Problem statement ->
List each line of the data that holds the string "joints", please.

** start Source excerpt **

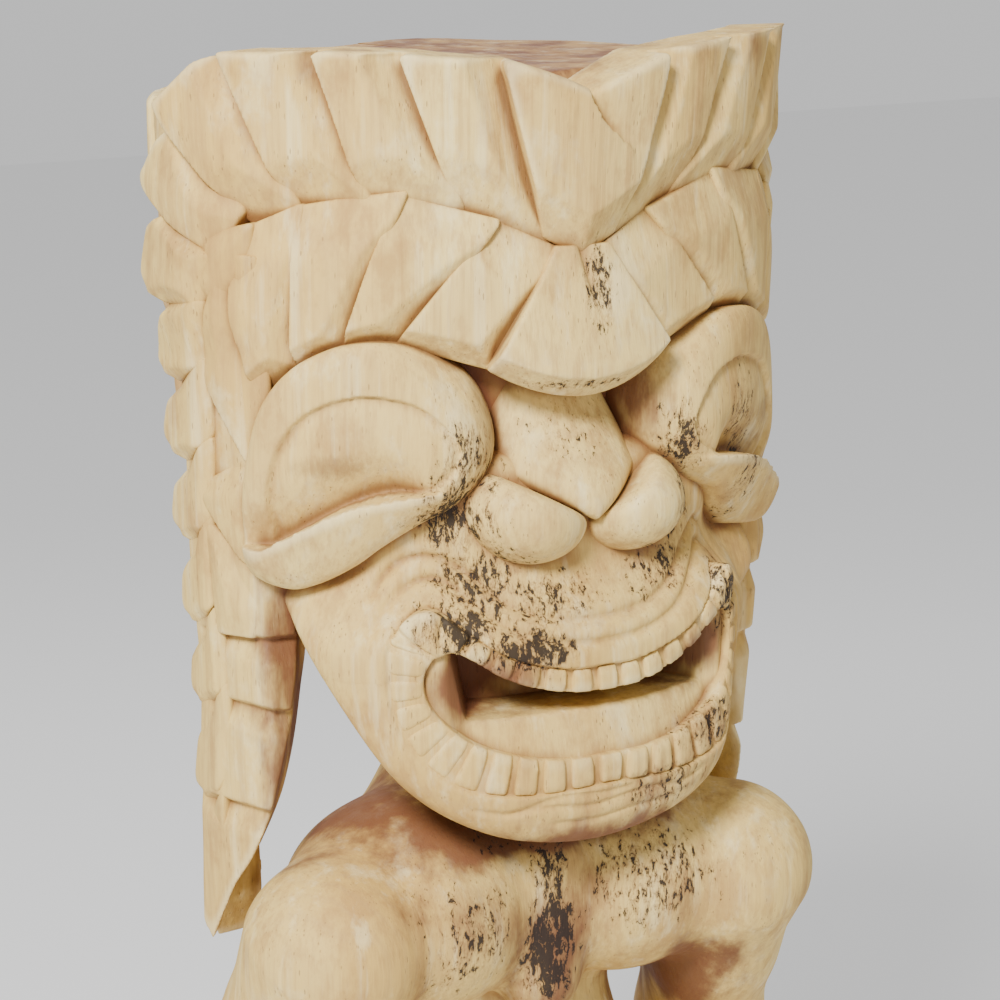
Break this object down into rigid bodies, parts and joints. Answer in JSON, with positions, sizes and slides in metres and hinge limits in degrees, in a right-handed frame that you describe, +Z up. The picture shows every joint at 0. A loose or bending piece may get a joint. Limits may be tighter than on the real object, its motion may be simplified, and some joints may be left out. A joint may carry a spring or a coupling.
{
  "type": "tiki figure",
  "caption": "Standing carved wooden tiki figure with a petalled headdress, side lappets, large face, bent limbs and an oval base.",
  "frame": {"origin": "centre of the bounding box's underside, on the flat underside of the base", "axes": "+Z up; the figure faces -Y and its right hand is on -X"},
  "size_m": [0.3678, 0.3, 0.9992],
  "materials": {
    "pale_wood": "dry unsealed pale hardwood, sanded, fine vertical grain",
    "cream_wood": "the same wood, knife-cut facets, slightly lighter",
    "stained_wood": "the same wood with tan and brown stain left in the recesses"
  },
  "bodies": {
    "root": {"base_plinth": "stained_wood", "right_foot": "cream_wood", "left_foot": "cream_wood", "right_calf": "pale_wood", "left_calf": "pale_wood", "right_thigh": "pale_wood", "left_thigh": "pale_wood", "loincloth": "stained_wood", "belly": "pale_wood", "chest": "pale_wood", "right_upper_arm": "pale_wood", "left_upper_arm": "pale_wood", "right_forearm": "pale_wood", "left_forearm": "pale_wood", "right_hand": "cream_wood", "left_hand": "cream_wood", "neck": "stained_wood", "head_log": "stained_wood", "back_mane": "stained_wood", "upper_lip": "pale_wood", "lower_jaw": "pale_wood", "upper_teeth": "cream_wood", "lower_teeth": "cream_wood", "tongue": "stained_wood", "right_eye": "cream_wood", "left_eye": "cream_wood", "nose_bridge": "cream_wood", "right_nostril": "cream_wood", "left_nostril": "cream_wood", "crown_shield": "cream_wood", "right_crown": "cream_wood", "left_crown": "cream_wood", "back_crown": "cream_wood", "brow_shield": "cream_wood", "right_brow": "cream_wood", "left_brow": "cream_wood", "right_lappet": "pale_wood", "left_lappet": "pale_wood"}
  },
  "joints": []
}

** end Source excerpt **

Written response ->
Break this object down into rigid bodies, parts and joints. Answer in JSON, with positions, sizes and slides in metres and hinge limits in degrees, in a right-handed frame that you describe, +Z up. The picture shows every joint at 0. A loose or bending piece may get a joint. Limits may be tighter than on the real object, its motion may be simplified, and some joints may be left out. A joint may carry a spring or a coupling.
  "joints": []